Random thoughts while driving, vol. 1 - the music minor leagues

Why are there no music minor leagues? Baseball, football, hockey, soccer... Hell, even ballet has a form of farm leagues or minor leagues. Why didn't record labels ever initiate some form of music minor leagues?

I mean, instead of spending umpteen millions marketing and promoting the same dreck based on catchy dances in a flashy music video so they can sell 15 million of one record by a crap artist who eventually harms the overall canvas of music as art, why not spend one quarter or one eighth that amount on creating an environment for budding musicians and training them to create music, then bringing them up to the "majors" when they reach a point where their art is gaining acceptance in the mainstream?

Credence Clearwater Revival released 4 records in a single year, and chances are, you've heard just about every single song on all 4 records. They're magnificent.

Jimi Hendrix released what could be counted as five records in three years. The Rolling Stones, Zeppelin, Sabbath... I mean, these bands create legacies. Springsteen, Dylan... Singer/songwriters who have consistently released good music and build a bigger audience with each one. This is FAR more profitable than spitting out flavor-of-the-month candypop nonsense or pseudo-deep dark rockers or Nickelback...
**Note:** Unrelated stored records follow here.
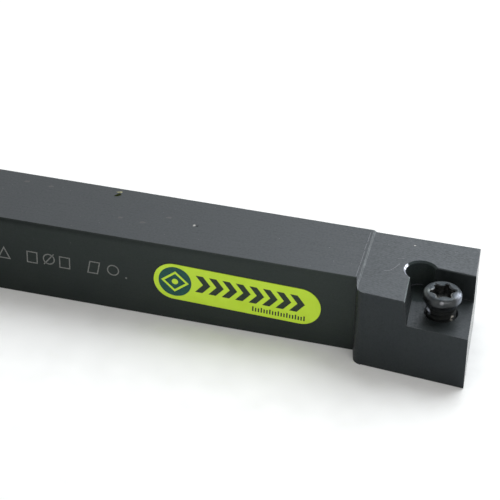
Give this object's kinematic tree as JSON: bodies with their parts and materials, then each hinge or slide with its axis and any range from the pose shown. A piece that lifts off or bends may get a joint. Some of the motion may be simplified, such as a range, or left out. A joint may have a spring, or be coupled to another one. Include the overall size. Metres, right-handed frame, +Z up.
{
  "type": "turning tool holder",
  "caption": "Square-shank turning tool holder with an offset head, a rhombic insert seat with a drilled corner relief, and a six-lobe clamp screw.",
  "frame": {"origin": "on the flat base, on the centre line of the shank's width, under the step line where the head starts", "axes": "+X along the shank to the cutting end, -Y to the side that the head steps out to, +Z up from the base"},
  "size_m": [0.0792, 0.0161, 0.012],
  "materials": {
    "black_steel": "matte black oxide on fine milled steel",
    "screw_steel": "dark heat-treated steel, satin, bright on worn edges",
    "label_film": "lime printed film, semi-gloss"
  },
  "bodies": {
    "holder": {"holder_body": "black_steel", "label": "label_film"},
    "screw": {"clamp_screw": "screw_steel"}
  },
  "joints": [
    {"name": "clamp_screw_travel", "type": "slide", "parent": "holder", "child": "screw", "axis": [0, 0, 1], "range_m": [-0.00165, 0.0056]}
  ]
}
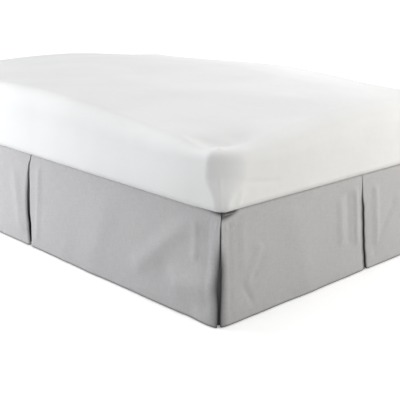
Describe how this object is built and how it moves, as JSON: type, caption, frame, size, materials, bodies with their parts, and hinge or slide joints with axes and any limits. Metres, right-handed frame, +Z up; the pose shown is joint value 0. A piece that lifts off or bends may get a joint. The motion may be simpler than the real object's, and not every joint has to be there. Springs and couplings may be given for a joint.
{
  "type": "bed skirt hung on a plain bed with its mattress",
  "caption": "Tailored grey bed skirt with inverted box pleats and split corners, hung between a plain mattress and its foundation.",
  "frame": {"origin": "on the floor under the bed's centre, at the middle of the centre leg's foot", "axes": "+Z up, +Y from the foot of the bed to its open head end, +X to the right seen from the foot"},
  "size_m": [1.5675, 2.0658, 0.6251],
  "materials": {
    "skirt_cloth": "light grey heathered linen weave, matt",
    "sheeting": "white cotton sheeting, matt",
    "ticking": "cream woven ticking, matt",
    "leg_plastic": "black moulded plastic"
  },
  "bodies": {
    "root": {"deck": "skirt_cloth", "side_drop_left": "skirt_cloth", "side_drop_right": "skirt_cloth", "foot_drop": "skirt_cloth", "corner_insert_left": "skirt_cloth", "corner_insert_right": "skirt_cloth", "mattress": "sheeting", "foundation": "ticking", "leg_1": "leg_plastic", "leg_2": "leg_plastic", "leg_3": "leg_plastic", "leg_4": "leg_plastic", "leg_5": "leg_plastic", "leg_6": "leg_plastic", "leg_7": "leg_plastic"}
  },
  "joints": []
}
Why couldn't a forward-thinking record label buy a huge apartment building, pay an artist of promise, say, 10k a year plus room and board to just be in that environment, learning and nurturing their work? Watch their development, and groom them for the next step in a career? Even if you had a 1,000 tenant unit and only 1/10th of those tenants ever released records, you're spending a million a year on "salary" and another 10 million a year on room and board, nurturing talent that could easily bring you back more than a million sales per record at 9.99 a record across, say, 10 or 20 records, and sellouts at every venue - and they're your talent, because you sign them to deals for the trade in nurturing and development of their talent.

Instead, record labels are spending their diminishing profits each year suing their customer base who are simply seeking their product.